Encore un petit vert...
Le vert Lamorinière au milieu de la gamme des verts de la maison Blockx.
Qui a un jour appuyé sur des tubes de peinture débouchés et fait des mélanges de couleurs sait que le tube de vert est inutile (comme l’orange et le violet) et qu’on obtient tous les verts imaginables en mélangeant, superposant ou juxtaposant essentiellement du jaune et du bleu.
D’ailleurs l’artiste parcimonieux et méfiant n’achète pas de tube de vert. Il porte malheur* et rend malade. Les pigments utilisés pour confectionner les verts, à base de cuivre voire d’arsenic, ont longtemps été dangereux et instables - on ne compte plus les tableaux de paysage dont le feuillage est devenu une bouillie brune ou grise.
* Au bout de ce lien, en bas d’un court et instructif récapitulatif sur les inconvénients du vert vous trouverez une captivante conférence (65min.) de l’inévitable Michel Pastoureau sur l’histoire du vert dans la peinture. Il déplore l’état lamentable des tableaux de Delacroix et de Constable et en accuse le mélange de mauvais jaunes avec de piètres bleus, mais il oublie que les tableaux d’autres peintres contemporains plus rigoureux qui utilisaient alors les mêmes matériaux, Ingres par exemple, n’ont pas subi ces ravages. C’est que la persistance des couleurs et des matières dépend pour une grande part des bonnes pratiques du peintre, notamment de l’emploi réfléchi des liants et de l’observation des temps de séchage.

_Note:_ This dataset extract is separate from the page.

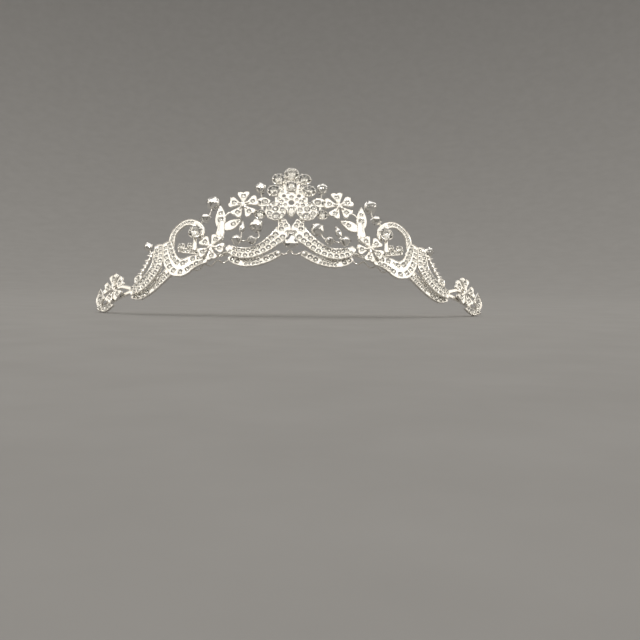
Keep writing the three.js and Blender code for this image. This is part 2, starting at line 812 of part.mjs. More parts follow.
function endFlowerGeometry(flower) {
  const placed = flowerGeometry(flower).applyMatrix4(wallMatrix(...flower.at, 0));
  return joined(placed, ribbonGeometry(endFlowerNeck, layers[flower.layer], 6));
}

function addHalf(side, label) {
  const half = new THREE.Group();
  half.name = `${label}_half`;
  half.scale.x = side;
  worn.add(half);
  const add = (name, geometry, material = rhodium) => addMesh(half, `${name}_${label}`, geometry, material);
  const halfBeads = beads.map((bead) => onHalf(bead, label));
  const pins = Object.fromEntries(halfBeads.map((bead) => [bead.name, pinGeometry(bead)]));

  add('pin_loops', wireGeometry(pinWave.path, pinWave.out, pinWave.radius, 18), rhodiumWire);
  add('centre_ribbon', ribbonGeometry(centreRibbon, layers.middle, 22, { least: jointGap / 2 }));
  add('centre_strand', ribbonGeometry(centreStrand, layers.lower, 14));
  add('side_ribbon', ribbonGeometry(sideRibbon, layers.middle, 16, { most: sideJoint - jointGap / 2 }));
  add('outer_ribbon', ribbonGeometry(outerRibbon, layers.middle, 14, { least: sideJoint + jointGap / 2 }));
  add('outer_strand', ribbonGeometry(outerStrand, layers.lower, 12));
  add('shelf_strand', shelfStrandGeometry());
  add('scroll_arch', scrollArchGeometry(pins));
  add('leaf_spray', leafSprayGeometry());
  add('leaf_link', leafLinkGeometry(pins));
  add('thorn_twig', thornTwigGeometry(pins));
  add('end_leaf_pair', endLeafPairGeometry());
  add('sprig_wire', sprigWireGeometry(pins), rhodiumWire);

  for (const flower of flowers.map((each) => onHalf(each, label))) {
    if (flower.name === 'end_flower') {
      add(flower.name, endFlowerGeometry(flower));
    } else {
      placeOnWall(add(flower.name, flowerGeometry(flower)), ...flower.at, 0);
    }
  }

  const disc = discGeometry(clusterDisc.radius, layers.upper[1] - layers.upper[0], 16);
  const discOut = (layers.upper[0] + layers.upper[1]) / 2;
  placeOnWall(add('cluster_disc', disc), ...clusterDisc.at, discOut);

  for (const stone of rosette.stones.slice(1)) {
    addStone(half, `rosette_stone_${stone.name}_${label}`, stone.at, stone.radius);
  }
  addStone(half, `arch_stone_${label}`, archStone.at, archStone.radius);

  for (const bead of halfBeads) {
    const { centre, direction } = beadAxis(bead);
    const mesh = add(bead.name, beadGeometry(bead.radius, bead.height), crystal);
    mesh.position.copy(centre);
    mesh.quaternion.setFromUnitVectors(new THREE.Vector3(0, 1, 0), direction);
  }
}

addHalf(1, 'right');
addHalf(-1, 'left');

export default tiara;
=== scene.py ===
"""Looks for the bridal tiara: cast rhodium ribbons set with foiled stones, petals, leaves, beads and a drop.

Every ornament is laid out on the tiara's wall, a surface that rises from an arc and flares forward, and the
whole wall is tilted back as it is worn. Lengths are in millimetres in wall coordinates and in metres in the
finished meshes. Radii of wires and grains are in millimetres everywhere.
"""

import json
import math
import random

import bmesh
import bpy
from mathutils import Matrix, Vector
from mathutils.geometry import delaunay_2d_cdt


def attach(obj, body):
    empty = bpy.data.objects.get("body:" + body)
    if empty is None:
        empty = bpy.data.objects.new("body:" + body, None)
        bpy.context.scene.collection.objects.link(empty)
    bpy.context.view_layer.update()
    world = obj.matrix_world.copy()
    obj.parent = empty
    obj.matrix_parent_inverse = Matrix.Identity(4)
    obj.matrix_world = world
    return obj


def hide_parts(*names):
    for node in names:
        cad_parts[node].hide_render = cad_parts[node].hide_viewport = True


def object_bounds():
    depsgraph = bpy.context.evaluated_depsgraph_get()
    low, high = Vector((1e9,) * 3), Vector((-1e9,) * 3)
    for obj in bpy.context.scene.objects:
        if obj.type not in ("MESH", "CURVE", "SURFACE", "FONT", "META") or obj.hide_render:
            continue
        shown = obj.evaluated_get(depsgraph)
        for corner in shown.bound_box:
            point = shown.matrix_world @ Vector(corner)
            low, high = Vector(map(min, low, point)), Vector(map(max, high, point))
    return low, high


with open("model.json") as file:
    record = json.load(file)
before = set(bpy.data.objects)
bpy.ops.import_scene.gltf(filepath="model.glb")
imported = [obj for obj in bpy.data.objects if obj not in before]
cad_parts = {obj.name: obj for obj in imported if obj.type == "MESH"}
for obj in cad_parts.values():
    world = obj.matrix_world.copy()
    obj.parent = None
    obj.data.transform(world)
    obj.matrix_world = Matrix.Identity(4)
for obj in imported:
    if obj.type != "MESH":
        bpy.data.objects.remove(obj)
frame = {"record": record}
cad_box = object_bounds()

# ---------- dimensions, mm and degrees

MM = 0.001
UP = Vector((0, 0, 1))
ARC_RADIUS = 103.0
WALL_FLARE = math.radians(10)
WORN_TILT = math.radians(36)

# Layers: how far the back and the front of a plate stand out from the wall.
BAND_LAYER = (-1.2, -0.1)
LOWER = (0.1, 1.3)
MIDDLE = (1.5, 2.7)
UPPER = (2.9, 3.9)
ENDS = (0.8, 1.8)

BAND_PATH = [(0, 10.9), (2.2, 10.3), (4.5, 8.8), (7, 7.2), (10, 5.6), (13.5, 4.6), (17.5, 4.4), (21, 4.9),
             (25, 5.2), (29, 4.6), (33, 3.4), (37.5, 2.5), (42, 1.7), (46, 1.2), (50, 0.6), (54, 0.9),
             (58, 1), (62, 0.3), (66, 0.2), (70, 0.4), (76, 0.8)]
BAND_HEIGHT = 1.5
BAND_ROUNDING = 0.22
BAND_END_LENGTH = 9.0
EYE_RADIUS = 1.75
EYE_BORE = 0.8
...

Depuis, la chimie et la peinture en tube se sont nettement améliorées, et les fabricants de couleurs proposent maintenant d’opulentes gammes de nuances de vert, lumineuses, persistantes, siccatives et inoffensives, disent-ils.
Au moins simplifient-elles sur l’instant la vie du peintre de plein air, qui a rarement le loisir de fignoler mélanges et superpositions et n’a que le temps de déposer furtivement ses touches de couleurs entre deux averses passagères, les nuées de moucherons et la poussière soulevée par les rafales de vent.
Pour ajuster la chimie de leurs verts les marchands de couleurs vont jusqu’à s’acoquiner avec des peintres professionnels, et leur rendent parfois hommage en octroyant leur nom à un pigment. C’est ainsi que dans les années 1860, vers Anvers, le chimiste Jacques Blockx et le peintre François Lamorinière concoctèrent un "vert Lamorinière".
Lamorinière était alors un peintre paysagiste exclusivement et méticuleusement consacré aux arbres, déjà Chevalier de l’ordre de Léopold, et apprécié, pour ses teintes raffinées, par le Léopold suivant, fils du Léopold précédent, qui deviendra également roi des Belges, et propriétaire du Congo et de tous ses habitants.
Blockx deviendra une marque renommée de produits de qualité pour artistes.
Personne n’aura sans doute compté le nombre d’arbres peints minutieusement par Lamorinière, de ses débuts autour de 1850 à son dernier tableau, vers 1898, quand il devenait aveugle. On en contemplera dans les musées de Bruxelles, Gand et surtout au Kmska d’Anvers (Forêt de lapins sapins, Forêt près de Schilde, Forêt sur l’ile de Walcheren, Marais sans aucun arbre - un moment de déprime du peintre, manifestement).
Valentina Sarafian, à Bruges, vend actuellement un bosquet d'arbres particulièrement échevelés, dont on dénombre une bonne centaine, peints sur un panneau d’acajou de plus d’un mètre (avec un chasseur, discret, pour l’échelle).
Encadré, signé Fçois Lamorinière, daté de 1874 et authentifié au dos, le tableau contient certainement une bonne dose de vert Lamorinière, qui aura donc traversé déjà 150 ans sans dommages.